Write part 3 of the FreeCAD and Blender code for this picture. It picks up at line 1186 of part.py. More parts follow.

---

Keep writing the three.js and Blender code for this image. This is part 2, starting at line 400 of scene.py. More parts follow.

==

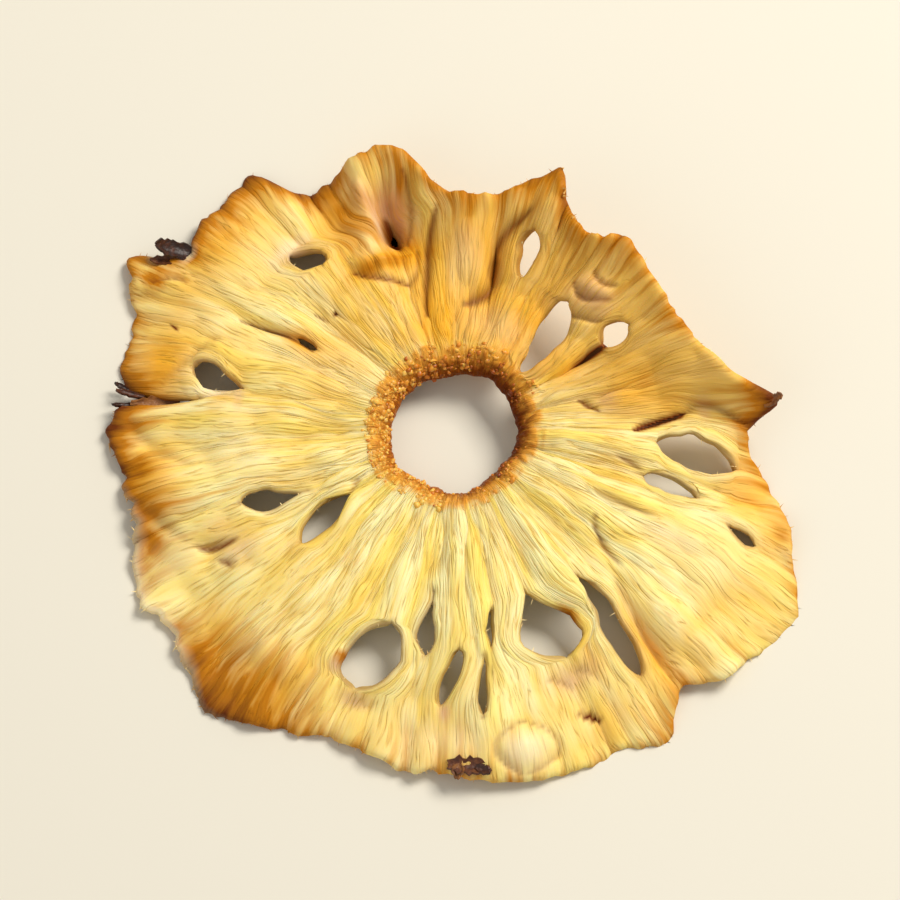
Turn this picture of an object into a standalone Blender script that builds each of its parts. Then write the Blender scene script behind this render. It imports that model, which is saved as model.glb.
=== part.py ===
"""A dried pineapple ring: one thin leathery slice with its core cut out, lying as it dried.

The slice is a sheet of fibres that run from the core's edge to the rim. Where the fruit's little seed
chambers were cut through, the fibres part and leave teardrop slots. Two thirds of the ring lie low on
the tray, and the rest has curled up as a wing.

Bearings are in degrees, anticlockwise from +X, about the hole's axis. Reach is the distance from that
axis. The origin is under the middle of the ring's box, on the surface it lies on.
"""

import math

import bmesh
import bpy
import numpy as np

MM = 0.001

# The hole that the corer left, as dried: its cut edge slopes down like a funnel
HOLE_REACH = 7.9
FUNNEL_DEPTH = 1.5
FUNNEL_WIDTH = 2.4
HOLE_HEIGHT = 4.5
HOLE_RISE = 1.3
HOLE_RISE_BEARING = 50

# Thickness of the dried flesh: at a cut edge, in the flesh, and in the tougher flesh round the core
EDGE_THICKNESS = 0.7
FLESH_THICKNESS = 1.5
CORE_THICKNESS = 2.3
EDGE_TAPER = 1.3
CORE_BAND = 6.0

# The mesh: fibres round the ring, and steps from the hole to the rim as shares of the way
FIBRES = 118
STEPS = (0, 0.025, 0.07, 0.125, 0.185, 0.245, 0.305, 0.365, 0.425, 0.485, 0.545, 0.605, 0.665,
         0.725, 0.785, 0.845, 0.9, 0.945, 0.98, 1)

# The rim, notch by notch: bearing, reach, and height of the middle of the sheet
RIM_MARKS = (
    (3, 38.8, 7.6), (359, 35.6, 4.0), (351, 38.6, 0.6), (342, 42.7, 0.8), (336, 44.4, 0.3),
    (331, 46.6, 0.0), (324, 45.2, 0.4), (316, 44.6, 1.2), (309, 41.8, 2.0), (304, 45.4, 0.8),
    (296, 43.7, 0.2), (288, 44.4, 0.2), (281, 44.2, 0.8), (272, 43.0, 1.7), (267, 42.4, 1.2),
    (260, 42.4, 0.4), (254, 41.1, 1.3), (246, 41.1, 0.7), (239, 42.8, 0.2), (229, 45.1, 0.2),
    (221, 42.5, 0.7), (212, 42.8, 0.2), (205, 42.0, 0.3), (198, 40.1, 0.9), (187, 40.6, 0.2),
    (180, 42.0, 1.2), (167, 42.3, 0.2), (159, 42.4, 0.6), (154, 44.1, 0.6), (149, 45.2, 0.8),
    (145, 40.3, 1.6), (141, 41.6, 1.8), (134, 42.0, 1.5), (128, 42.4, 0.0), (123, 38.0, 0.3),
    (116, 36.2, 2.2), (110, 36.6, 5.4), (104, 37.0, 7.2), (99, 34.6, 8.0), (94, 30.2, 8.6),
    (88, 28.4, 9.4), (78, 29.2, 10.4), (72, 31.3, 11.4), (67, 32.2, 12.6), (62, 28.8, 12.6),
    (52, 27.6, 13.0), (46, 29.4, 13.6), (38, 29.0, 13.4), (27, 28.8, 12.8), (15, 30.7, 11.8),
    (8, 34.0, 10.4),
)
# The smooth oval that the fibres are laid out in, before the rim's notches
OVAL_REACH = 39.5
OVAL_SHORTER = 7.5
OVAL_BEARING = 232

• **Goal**
From the data above, copy each line that has the string "scene".

• **Task solution**
Keep writing the three.js and Blender code for this image. This is part 2, starting at line 400 of scene.py. More parts follow.
Turn this picture of an object into a standalone Blender script that builds each of its parts. Then write the Blender scene script behind this render. It imports that model, which is saved as model.glb.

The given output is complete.